Unless significant reforms are made to the financial industry to prevent this situation from happening again, IT WILL HAPPEN AGAIN, and more innocent people will see their lives crushed.
I fail to understand how so many Democrats can feel that discussion of this issue is completely inappropriate for the 2016 elections and the Democratic primary. What has happened to the soul of the Democratic Party?
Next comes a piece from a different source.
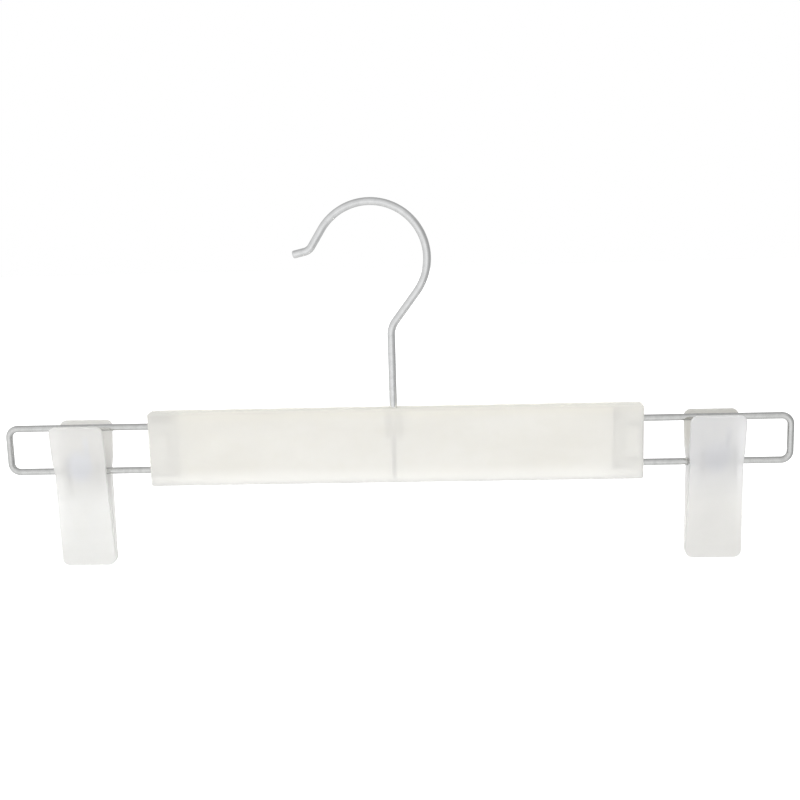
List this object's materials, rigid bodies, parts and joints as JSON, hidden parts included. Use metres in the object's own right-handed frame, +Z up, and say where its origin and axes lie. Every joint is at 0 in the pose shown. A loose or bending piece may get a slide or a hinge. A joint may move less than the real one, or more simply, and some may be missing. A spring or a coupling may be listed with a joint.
{
  "type": "trouser and skirt hanger with sliding clips",
  "caption": "Trouser and skirt hanger with a swivelling wire hook, a slim moulded bar and sprung clips that slide on wire loops at its ends.",
  "frame": {"origin": "inside top of the hook, where it rests on the rail", "axes": "+X along the bar to the right seen from the front, +Y to the rear, +Z up"},
  "size_m": [0.352, 0.0186, 0.1631],
  "materials": {
    "hook_wire": "bright plated wire",
    "loop_wire": "bright plated wire",
    "bar_plastic": "frosted translucent polypropylene",
    "clip_plastic": "frosted translucent polypropylene",
    "sleeve_steel": "rolled steel tube",
    "spring_steel": "drawn spring wire"
  },
  "bodies": {
    "hook": {"hook": "hook_wire"},
    "bar": {"bar_front_shell": "bar_plastic", "bar_rear_shell": "bar_plastic", "left_wire_loop": "loop_wire", "right_wire_loop": "loop_wire"},
    "left_slider": {"left_pivot_sleeve": "sleeve_steel"},
    "left_rocker": {"left_clip_spring": "spring_steel"},
    "left_front_jaw_body": {"left_front_jaw": "clip_plastic"},
    "left_rear_jaw_body": {"left_rear_jaw": "clip_plastic"},
    "right_slider": {"right_pivot_sleeve": "sleeve_steel"},
    "right_rocker": {"right_clip_spring": "spring_steel"},
    "right_front_jaw_body": {"right_front_jaw": "clip_plastic"},
    "right_rear_jaw_body": {"right_rear_jaw": "clip_plastic"}
  },
  "joints": [
    {"name": "hook_swivel", "type": "hinge", "parent": "hook", "child": "bar", "pos_m": [0.0082, 0, -0.089], "axis": [0, 0, 1], "continuous": true},
    {"name": "left_clip_slide", "type": "slide", "parent": "bar", "child": "left_slider", "axis": [-1, 0, 0], "range_m": [-0.019, 0.019]},
    {"name": "left_clip_rock", "type": "hinge", "parent": "left_slider", "child": "left_rocker", "pos_m": [-0.1333, 0, -0.11575], "axis": [1, 0, 0], "range_deg": [-4, 4]},
    {"name": "left_clip_open", "type": "hinge", "parent": "left_rocker", "child": "left_front_jaw_body", "pos_m": [-0.1333, 0, -0.11575], "axis": [-1, 0, 0], "range_deg": [0, 11.5], "stiffness_Nm_per_rad": 0.24, "springref_deg": -34.38, "deforming": ["left_clip_spring"]},
    {"name": "left_rear_jaw_open", "type": "hinge", "parent": "left_rocker", "child": "left_rear_jaw_body", "pos_m": [-0.1333, 0, -0.11575], "axis": [1, 0, 0], "range_deg": [0, 11.5], "deforming": ["left_clip_spring"]},
    {"name": "right_clip_slide", "type": "slide", "parent": "bar", "child": "right_slider", "axis": [1, 0, 0], "range_m": [-0.019, 0.019]},
    {"name": "right_clip_rock", "type": "hinge", "parent": "right_slider", "child": "right_rocker", "pos_m": [0.1497, 0, -0.11575], "axis": [1, 0, 0], "range_deg": [-4, 4]},
    {"name": "right_clip_open", "type": "hinge", "parent": "right_rocker", "child": "right_front_jaw_body", "pos_m": [0.1497, 0, -0.11575], "axis": [-1, 0, 0], "range_deg": [0, 11.5], "stiffness_Nm_per_rad": 0.24, "springref_deg": -34.38, "deforming": ["right_clip_spring"]},
    {"name": "right_rear_jaw_open", "type": "hinge", "parent": "right_rocker", "child": "right_rear_jaw_body", "pos_m": [0.1497, 0, -0.11575], "axis": [1, 0, 0], "range_deg": [0, 11.5], "deforming": ["right_clip_spring"]}
  ],
  "couplings": [
    {"joint": "left_rear_jaw_open", "follows": "left_clip_open", "ratio": 1},
    {"joint": "right_rear_jaw_open", "follows": "right_clip_open", "ratio": 1}
  ]
}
Other USEFUL links:In this diary I have tried to describe, respectfully, the elephant that terrifies me. I'd like to understand why it doesn't terrify everyone here ... I am sincerely worried that if Clinton is elected the oligarchs will increase their power, possibly to the point that elections even cease because they have been reduced to democracy theater. I have a child. What will become of her in a world ruled essentially by a new aristocracy? In such a world, she will likely be a serf because the serfs are many and the nobles are few. I am horrified. I cannot believe that this is all actually happening in my lifetime …
When I reflect a bit, I realize that the overlords benefit in an almost Orwellian way when discussion on this topic is stifled. Remember Newspeak in the novel "Nineteen Eighty-Four"? It was a carefully constructed language designed to control the thoughts of the people. The idea was that if you limit a person's ability to talk about something, you also limit that person's ability to even think about that something. If we never discuss the state of democracy in America, most people won't think about it; as a result won't they lose their grasp of what democracy actually is, and what it even looks like? If that happens, can't it be taken away more easily? Is it possible democracy has already been lost? I admire Sanders greatly for having the courage to OPENLY AND FREQUENTLY talk about this issue. …
At the NYT link, Nick Corasaniti tells us that
Perhaps more ominous, half of those polled believe the American dream is “dead.”Does anybody even care? If Democrats don’t, then who will?
Update 1: Wow, Top of the Rec List? You guys are awesome, thank you so much for doing what you can to help this message get a wider audience. You’ve made this day very special.